Categories: Sales Coaching Tools  |  Talent Management

As a sales manager, you're charged with training, motivating and counseling sales professionals on a daily basis. Your sales team members look to you for professional development, and expect you to prepare them for achieving success by providing the necessary resources, guidance and knowledge. 

But even if you have had your own successful sales career, you may still find it difficult to coach others and mentor effectively. The impact of poor coaching can gnaw away at a company's profits over time, as poor performers never gain footing, while top sellers feel neglected and leave the company for better work environments.

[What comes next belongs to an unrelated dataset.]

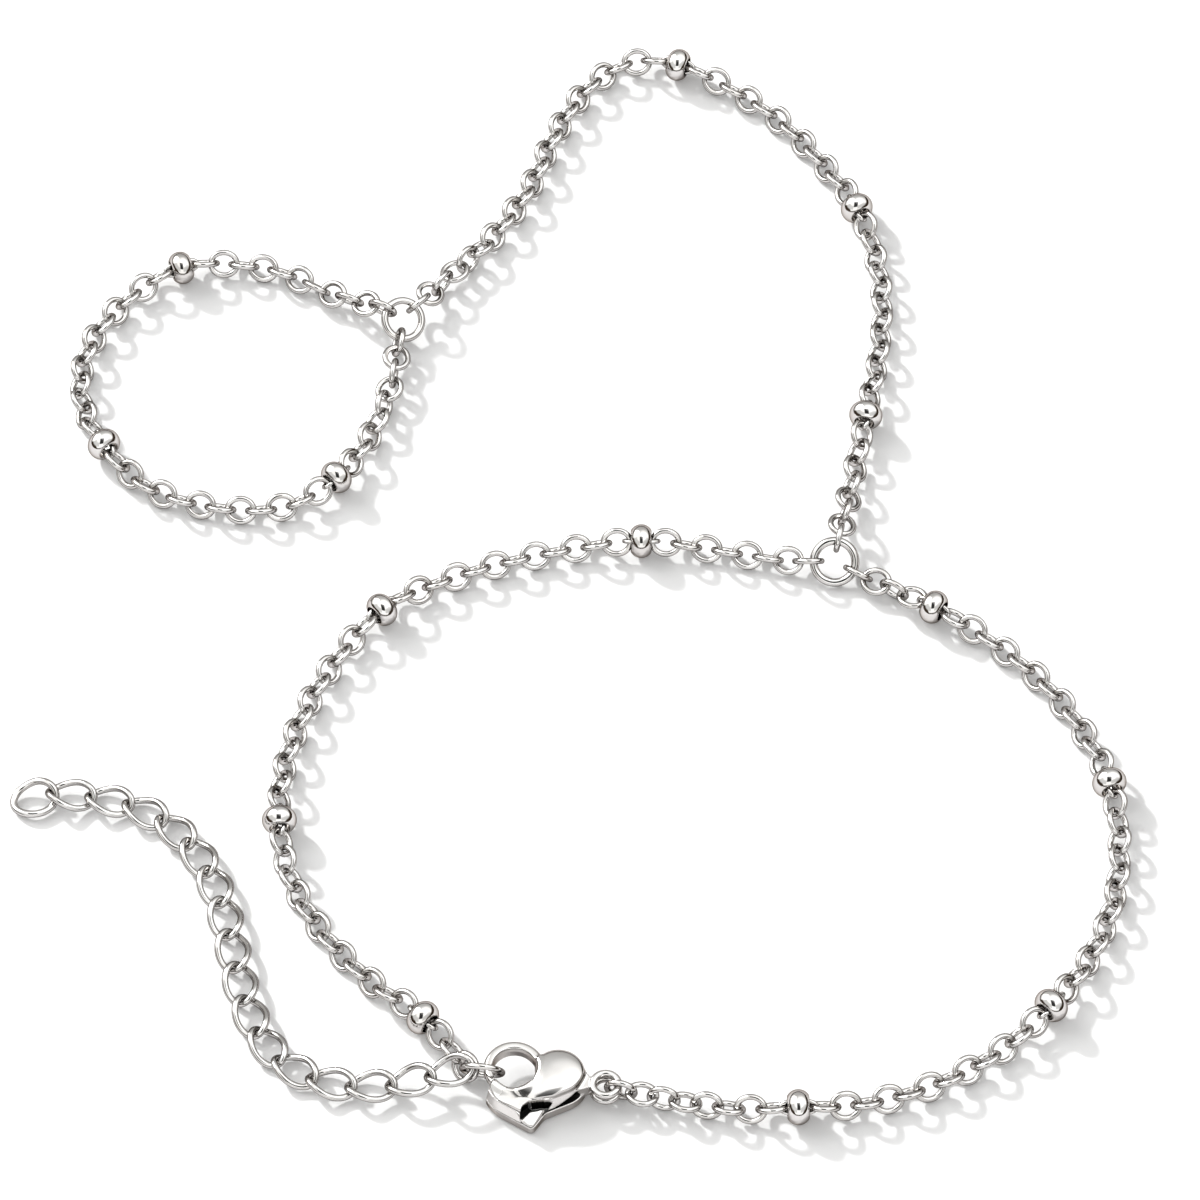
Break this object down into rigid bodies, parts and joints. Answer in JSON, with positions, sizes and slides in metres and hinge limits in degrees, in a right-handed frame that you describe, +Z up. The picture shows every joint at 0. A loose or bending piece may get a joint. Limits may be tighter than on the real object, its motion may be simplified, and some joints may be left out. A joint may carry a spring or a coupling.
{
  "type": "hand chain",
  "caption": "Beaded cable chain that loops round the wrist and over the hand to a finger loop, with a heart-shaped lobster clasp and a curb chain extender.",
  "frame": {"origin": "centre of the footprint of the hand chain as it lies, at table height", "axes": "+Z up from the table, +Y from the wrist loop towards the fingers, +X to the right as the picture shows it"},
  "size_m": [0.074, 0.09, 0.003],
  "materials": {
    "chain": "polished",
    "beads": "polished",
    "rings": "polished",
    "extender": "polished",
    "clasp": "polished",
    "lever": "polished"
  },
  "bodies": {
    "chain": {"bead_01": "beads", "bead_02": "beads", "bead_03": "beads", "bead_04": "beads", "bead_05": "beads", "bead_06": "beads", "bead_07": "beads", "bead_08": "beads", "bead_09": "beads", "bead_10": "beads", "bead_11": "beads", "bead_12": "beads", "bead_13": "beads", "bead_14": "beads", "wrist_chain_left": "chain", "wrist_chain_right": "chain", "hand_chain": "chain", "finger_chain": "chain", "extension_chain": "extender", "wrist_ring": "rings", "finger_ring": "rings", "clasp_ring": "rings", "end_ring": "rings", "clasp_body": "clasp", "clasp_pin": "lever"},
    "lever": {"clasp_lever": "lever"}
  },
  "joints": [
    {"name": "lever_swing", "type": "hinge", "parent": "chain", "child": "lever", "pos_m": [-0.00273, -0.04421, 0.0011], "axis": [0, 0, -1], "range_deg": [0, 16], "stiffness_Nm_per_rad": 0.002, "springref_deg": -11.46}
  ]
}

Unfortunately, coaching mistakes are all too common among even the most veteran sales leaders. Managers may try a tough approach in dealing with sales reps, thinking that fear over job security or compensation is all the motivation that is needed. Or, managers may genuinely attempt to coach but instead, find themselves taking over the sales process for a particular account themselves, ruining the sales rep's credibility with the client and providing no skill development in the process. Other managers may attempt to coach by focusing too much on what a sales rep did wrong without building skills and fostering new strategies.

There are numerous ways to fall short, but establishing a roadmap for providing effective, valuable feedback can help keep you on track in successfully coaching your sales team.

Select the Right Sales Coaching Tools

Effective sales coaching tools drive your ability to keep your sales reps highly engaged and feeding on their own success. A SMART feedback model is one way you can provide successful sales coaching and reinforce current strategies.  Make sure your feedback is: 

  • Specific 
  • Measurable 
  • Achievable 
  • Realistic 
  • Timely 

 Be Specific

A common sales coaching error is to deliver feedback that’s too vague to be of any value. Feedback should identify expectations and outcomes that are precise and well-defined. Choose your words carefully to ensure that you are understood. Avoid generalities and long-winded anecdotes.

Identify Measurable Goals

Not only should feedback be specific, but the goals and objectives should be measurable. Providing sales reps with key benchmarks when defining specific expectations clarifies how achievements will be measured. Be straightforward in explaining how you will judge achievement against expectation.

Communicate Achievable Results

Setting unachievable goals wastes the goal-setting process. Identify any obstacles that could get in the way of an individual meeting expectations that you have communicated. Not only should expected results be achievable, but you should be prepared to offer sufficient resources necessary for sales reps to meet expectations.

Set Realistic Expectations 

When communicating expectations, sales reps need to feel that all objectives are realistic and within their capability or motivation will suffer. Expectations should tie in well with an individual's typical work style.

Keep it Timely

Timeliness plays a key role in helping to motivate and keep sales professionals on track. Just like the expectation itself, deadlines need to be feasible and clearly stated. If there will be milestones to reach or progress checks along the way, these should also be spelled out.